What the Numbers Don't Capture
- Supply shortage confound: UK pension administration has a well-documented talent shortage (ageing workforce, limited pipeline) that inflates job posting numbers and recent wage bumps. This masks the structural decline — TPAs would rather automate than recruit, but legacy systems slow the transition.
- Legacy scheme complexity: Some UK defined benefit schemes have decades of bespoke rules, manual amendments, and incomplete data that resist clean automation. This protects a diminishing subset of specialist administrators for 3-5 more years, but data cleansing projects (often required for Pensions Dashboard) are actively resolving this.
- Consolidation wave: The UK pensions market is consolidating (superfunds, DB consolidation vehicles, LGPS pooling). Fewer, larger schemes mean fewer administrators needed even before automation is factored in.
- Rate of AI capability improvement: PASA's October 2025 report notes AI agents already performing multi-step pension administration tasks. The capability curve is steep and accelerating.
Who Should Worry (and Who Shouldn't)
If you are a mid-level pension administrator whose daily work is processing retirements, calculating benefits, running annual statements, and updating member records — you are directly in the automation firing line. The platforms that currently assist you are designed to replace you. Administrators working at smaller TPAs with legacy systems have a slightly longer runway (3-5 years), but the direction is unmistakable.

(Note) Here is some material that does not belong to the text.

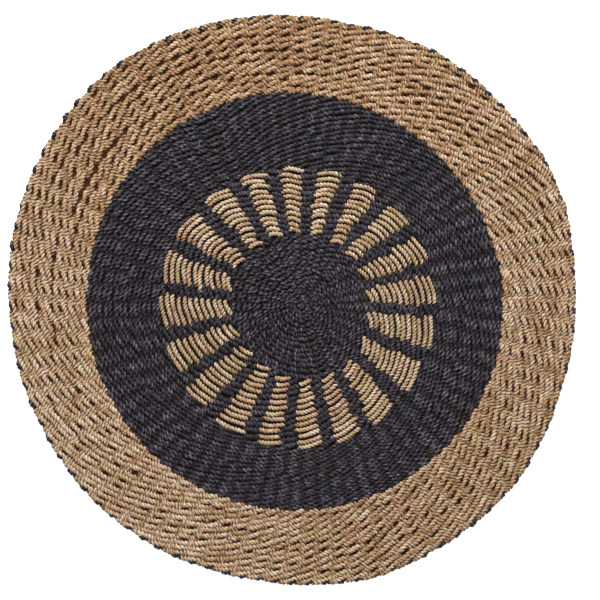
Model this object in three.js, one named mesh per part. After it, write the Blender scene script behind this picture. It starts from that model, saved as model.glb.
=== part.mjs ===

The single biggest factor separating at-risk from safer is whether you are executing rules or interpreting them. Administrators who have moved into pension consultancy, trustee advisory, complex discretionary casework, or scheme governance roles are in a fundamentally different position — their judgment and relationship skills are not automatable. If you are still processing routine cases, the time to transition is now.
What This Means
The role in 2028: A fraction of today's pension administrator headcount will remain, focused on exception handling, data quality oversight, and managing automated workflows. Routine benefit calculations, member correspondence, bulk processing, and regulatory submissions will be fully automated. The surviving administrators will be senior specialists overseeing AI outputs, not processing cases.
Survival strategy:
- Move up to pensions consulting or trustee advisory — shift from executing calculations to advising trustees, interpreting complex scheme rules, and managing member relationships at a strategic level
- Specialise in pensions technology — become the person who configures and manages Altair/Sagitec/Vitech platforms, not the person replaced by them
- Build regulatory and compliance expertise — TPR governance, scheme wind-up, bulk transfer projects, and Pensions Dashboard implementation require judgment that outlasts routine processing
Where to look next. If you're considering a career shift, these Green Zone roles share transferable skills with pension administration:
- Forensic Accountant (AIJRI 52.7) — your knowledge of financial regulations, audit trails, and data analysis transfers directly to investigating financial irregularities
- Compliance Manager (AIJRI 53.8) — pension regulatory knowledge (TPR, HMRC, Pensions Act) provides a strong foundation for broader compliance roles across financial services
- Data Protection Officer (AIJRI 56.8) — pension administrators handle sensitive personal and financial data daily; GDPR/data protection expertise is a natural adjacent skill
Browse all scored roles at jobzonerisk.com to find the right fit for your skills and interests.
Timeline: 2-4 years. Production-grade automation platforms are already deployed at scale across major TPAs and LGPS funds. The Pensions Dashboard deadline (October 2026) accelerates data digitisation, removing the last barrier to full automation.